# Are you a fun date?



## davetgabby (Dec 29, 2007)

Put some spice into your life. http://dogstardaily.com/blogs/are-you-fun-date


----------



## lfung5 (Jun 30, 2007)

Hmmmmm.....I take it I am unusual for holding conversations with my dogs the entire 45 min hike?! they are the only ones who listen!


----------



## davetgabby (Dec 29, 2007)

lfung5 said:


> Hmmmmm.....I take it I am unusual for holding conversations with my dogs the entire 45 min hike?! they are the only ones who listen!
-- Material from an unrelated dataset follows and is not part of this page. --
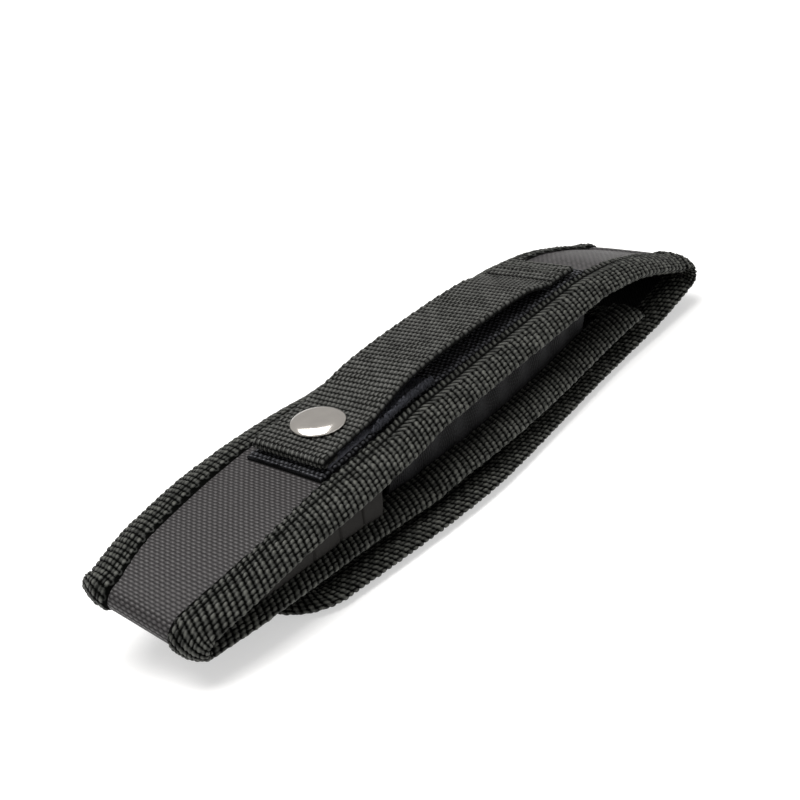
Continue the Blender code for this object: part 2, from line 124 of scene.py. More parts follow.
def unit(vectors):
    return vectors / (np.linalg.norm(vectors, axis=-1, keepdims=True) + 1e-12)


class Path:
    """The middle line of a panel, with its outward normals and the panel's two edges beside it."""

    def __init__(self, run, height, low, high, crown, side):
        run, height = np.asarray(run, float), np.asarray(height, float)
        one = np.ones_like(run)
        along, up = np.gradient(run), np.gradient(height)
        size = np.hypot(along, up)
        self.s = np.concatenate([[0], np.cumsum(np.hypot(np.diff(run), np.diff(height)))])
        self.length = self.s[-1]
        self.rows = np.stack([run, height, -up / size * side, along / size * side, low * one, high * one,
                              crown * one])

    def at(self, s):
        return [np.interp(s, self.s, row) for row in self.rows]

    def edge(self, s, side):
        return np.interp(s, self.s, self.rows[4 if side < 0 else 5])

    def run_at(self, s):
        return np.interp(s, self.s, self.rows[0])

    def point(self, s, across, out):
        run, height, nx, nz, low, high, crown = self.at(s)
        middle, half = (low + high) / 2, (high - low) / 2
        ratio = np.minimum(1.0, np.abs(across - middle) / half)
        level = out - crown * ratio ** 3
        return np.stack([run + nx * level, across + 0 * level, height + nz * level], -1)

    def s_at_run(self, run, part=slice(None)):
        runs, s = self.rows[0][part], self.s[part]
        order = np.argsort(runs)
        return np.interp(run, runs[order], s[order])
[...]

Linda I think you are a fun date. LOL . I talk with Molly all the time out on walks. Well all the time I guess. She's a good listener.


----------



## lfung5 (Jun 30, 2007)

Ahhhh Dave,
I talk to my guys all day long. If they walk by me in the house, I ask them what's going on? I ask them, how their day is going. I always say, hi as I pass them. At what point am I labeled INSANE?! Please, as a friend, tell me!!


----------



## davetgabby (Dec 29, 2007)

lfung5 said:


> Ahhhh Dave,
> I talk to my guys all day long. If they walk by me in the house, I ask them what's going on? I ask them, how their day is going. I always say, hi as I pass them. At what point am I labeled INSANE?! Please, as a friend, tell me!!


Linda, you're no more insane than the rest of us. It would be fun to have someone candidly video us talking to our dogs. Now that would be a good thread. Anthropomorphism can be problematic if taken too far but I think it's also very healthy.


----------



## Kathie (Jul 31, 2008)

Linda, if you're insane then so am I! We've always talked to our dogs constantly and even have them asking and answering questions.......lol


----------



## krandall (Jun 11, 2009)

davetgabby said:


> Anthropomorphism can be problematic if taken too far but I think it's also very healthy.


Only if you believe they understand you!ound:

Ilove the old Gary Larson cartoon, "What the owner says, what the dog hears"


----------



## lfung5 (Jun 30, 2007)

At least we are all insane together. Like one big crazy family!


----------



## davetgabby (Dec 29, 2007)

krandall said:


> Only if you believe they understand you!ound:
> 
> Ilove the old Gary Larson cartoon, "What the owner says, what the dog hears"


never seen that one Karen, got a copy?


----------